As a percentage of revenue, sg&a increased from 40% to 46%. They refer to the growth as “critical” spending to support long-term growth, and I can see why they need to do it given the stage of the company’s development and its revenue growth. In response to a question during the conference call, they tell us that sg&a spending will be lower during the rest of the year’s quarters, and use trade show spending as an example of why the first quarter was higher. That makes sense to me, but obviously this spending can’t continue to increase as a percentage of sales. Getting that percentage to decline is a way to pull some bucks to the bottom line.
I don’t have much to say about the balance sheet. A year ago it kind of sucked (negative equity) because of $63 million in related party long term debt. That went away with the public offering. The March 31 balance sheet shows $11 million in cash, $110 million in equity, no long term debt and a solid current ratio. Acquisitions also make balance sheet comparisons a bit difficult.
Due to online price competition, Skullcandy revamped their web site and, more importantly I think, reduced by more than 60% the number of retailers approved to resell product online. The remaining retailers have agreed to follow minimum advertised pricing policies, and Skull has implemented online product tracking to enforce their policies.
Another thing that’s going on is the rollout of their new packaging. This of course leads to questions about what happens to the product in the old packaging. Do retailers transition gradually or all at once? How do they price and sell the old product? Skull says they “… worked with all of our retailers to map out a transition strategy that varies from linking old and new skews for a period of time to a complete reset on a certain day. In this transition we’ve anticipated the certain level of returns of the old package items and will look to steadily sell through most of this over the next several quarters.”

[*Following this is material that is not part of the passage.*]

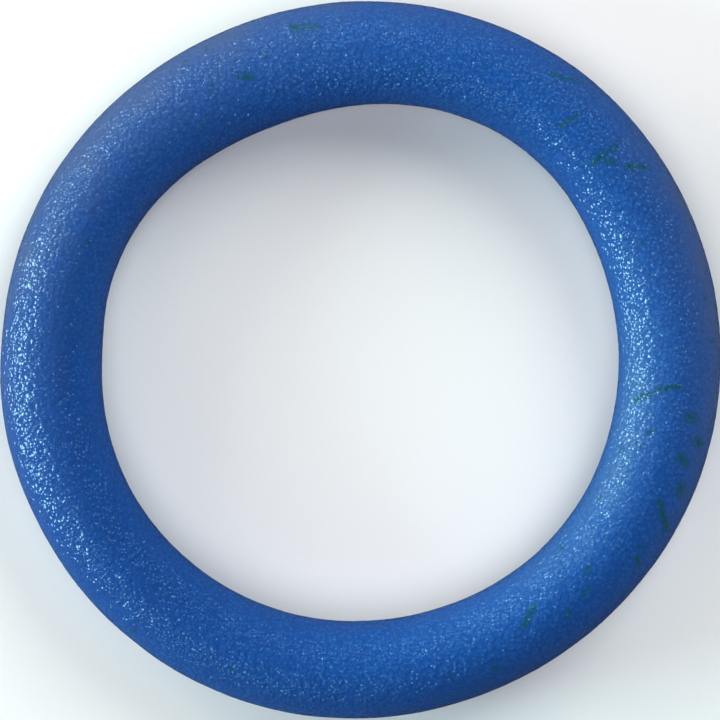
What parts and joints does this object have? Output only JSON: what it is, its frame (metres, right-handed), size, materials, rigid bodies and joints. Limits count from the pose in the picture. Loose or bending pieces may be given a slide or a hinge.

 Fair enough. It’s kind of an inevitable pain in the ass that is going to happen when you make this kind of change. It has some costs but comes under the heading of ordinary course of business.
If you follow Skull’s stock, you know that the market wasn’t happy with these results and management’s explanation even though Skull characterized the net income as in line with expectations. I’ve discussed above some of the things that might have given some holders of the stock pause.
In the past, I’ve characterized Skull’s strategy as trying to be cool in the very broad market. I’d add that it’s trying to bring coolness to some of its non-core retailers and convince those retailers that can be an asset. That’s kind of an oversimplification, but I like oversimplification when discussing broad strategies. Other industry brands, of course, are broadening their distribution, but I don’t expect to see most of them in Fred Meyer.   
Whether or not Skull can do that is really the bet you place when you buy Skull’s stock (I don’t own stock in any company I write about). Skullcandy management knows that keeping a first mover advantage in any market is a hard thing to do. Not only are they growing sales quickly, but they are investing in people and infrastructure, bringing product development in house, making changes in packaging, trying to merchandise differently in mass market retailers, and generally spending a whole bunch of money trying to secure and strengthen their position. They hope/believe that there is some combination of branding and technology that minimizes the extent to which headphones become commoditized. 
Even if they are making all the right decisions, that kind of change and growth (positive chaos maybe is a good term) has some costs and consequences, and we saw them in this review of their quarterly results. I had to spend way longer than usual trying to interpret what Skullcandy was saying in their quarterly report and conference call and it makes my Spidey senses tingle. Hopefully, for no good reason.